Thank you for the reply. I will continue following the blog if new information arrives.
I dont entirely understand where im getting teh numbers from in your equations
Please expand....until “VLargest” can no longer be placed there?
Now consider each other host in the cluster, keep a running total “TotalExtraCapacity”.......add this amount to “TotalExtraCapacity”
what is “TotalExtraCapacity” is it the extra capactity of all hosts added together?
What is VM used memory?
I am trying to understand why mmy cluster goes into overcommited when there is more than enough RAM in any one of two hosts too manage all the VMs i have in my cluster.
my cluster reserve is 1 as i can only handle one host failure.

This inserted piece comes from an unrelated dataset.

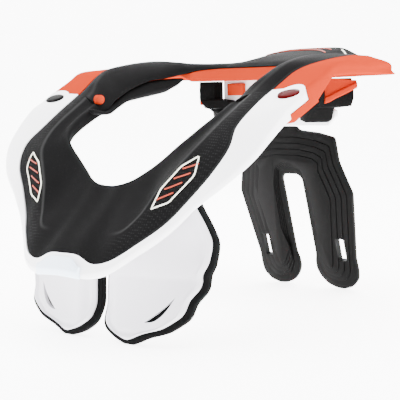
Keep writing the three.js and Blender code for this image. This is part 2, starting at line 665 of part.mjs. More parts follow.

I have just been migrating my 2008R2 cluster (6 nodes - mostly 64Gb blades & 30 VM) to Server 2012 - comprising a mixture of VM memory sizes (2Gb through to 20Gb) and pretty much each node would stop adding VMs at about 90% of capacity, regardless of the composition, whereas 2008R2 took up to 100%. All of my VMs have static memory.
Hope this helps (or is vaguely relevant!)
I have a similar question as Christopher Mackintosh below. We have an existing 3-node cluster, and recently reached over-committed status. I "stole" some memory from VMs that didn't need it, and cleared that issue. We're building a new cluster in a new datacenter, and changing a few things up, so I'm trying to run the numbers in order to understand how long until we're reaching over-committed status down there. My Cluster Reserve is 1, and I will have 4 Hosts in the cluster with 256GB of memory each. I'm estimating 743GB of allocated memory in VMs, with the largest being 32GB. I plan on turning on the dynamic optimization, so the number of VMs on each host will probably change every so often. Can someone assist me with the proper Hyper-V 2012 calculation for memory?
PLEASE EXPAND keep a running total “TotalExtraCapacity”. is it memory or number of hosts?
Hi,it doesn't look like that the calculation is actually doing the right thing with VM which have dynamic memory. It looks like it is using the max memory and not the actually used.Could this be the case?